I am convinced that within the existing agreements, there are many more things we can do together. For example, power. We are committed to building a power station in Mongolia, using the coal from Tavan Tolgoi that will supply electricity to OT. That is the commitment that we made in the investment agreement. Yet, we cannot do it on our own. We need permits. We need the Government’s support. Currently, we are having difficulties to get the support of the Government. This is a great example of how, within the existing agreement, we can create more value for the country. We do not need to renegotiate agreements to do so.
-What does it take to create more value within the existing agreement?
-We are currently buying power from Inner Mongolia, which is equivalent between USD 120-140 million per year. So, if we were to build a power station, then this money will stay in the country. If you look at the very strong priorities that we are giving to employ more Mongolian people and to give more of our procurement contracts to Mongolian companies, 85 percent of our contracts are with Mongolian companies. We are, right now, contributing to the diversification of Mongolian economy. Also, we are encouraging “Made in Mongolia”. More of this is creating huge amount of value for the country. So, my point is that these agreements are foundations, on which very reputable international banks and international organizations have lent USD 6 billion. If those agreements are renegotiated, the whole foundation of the lending will collapse. There is an incredible strength in the culture. People are very smart, adaptable and creative. When we give opportunities, entrepreneurs are seizing those opportunities to create new businesses. So, diversification is already happening. I think the parliamentary working group has got the key opportunity to actually explain better to Mongolians why those agreements are good agreements and what we can do together to create environment for us to continue investing.

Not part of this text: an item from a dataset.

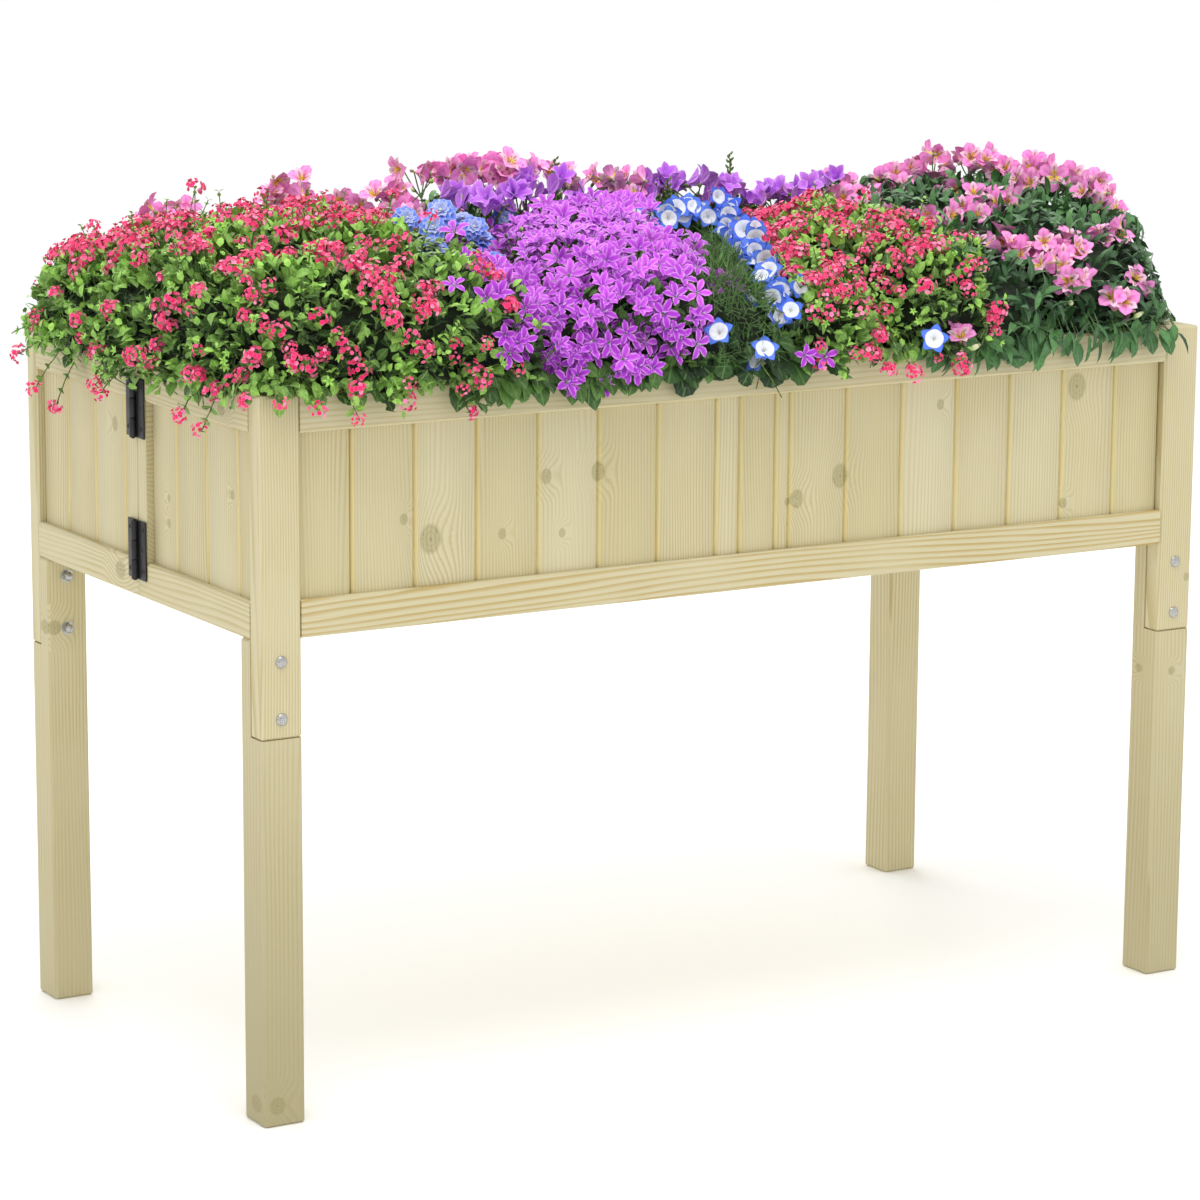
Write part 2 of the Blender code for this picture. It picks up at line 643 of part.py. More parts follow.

-Does the many things include a copper cathode factory in the foreseeable future?
We had a commitment to study about a potential copper smelter in the country, which we did. We gave our study to the Government, around August last year. As for the commitment we made in the agreement, the analysis shows that it will be very difficult for the investor to invest in a smelter and get some money back out of it. Mongolia has a geographical situation such that it would be very difficult to have a profitable smelter. So, we gave the conclusion to the Government that we are not interested in investing in a smelter. However, if the Government were interested for strategic critical reasons, for example, to create jobs, that is up to them to invest if they wish so. We have given the commitment that would be selling copper concentrates to local smelter at the international market price to enable that smelter to import.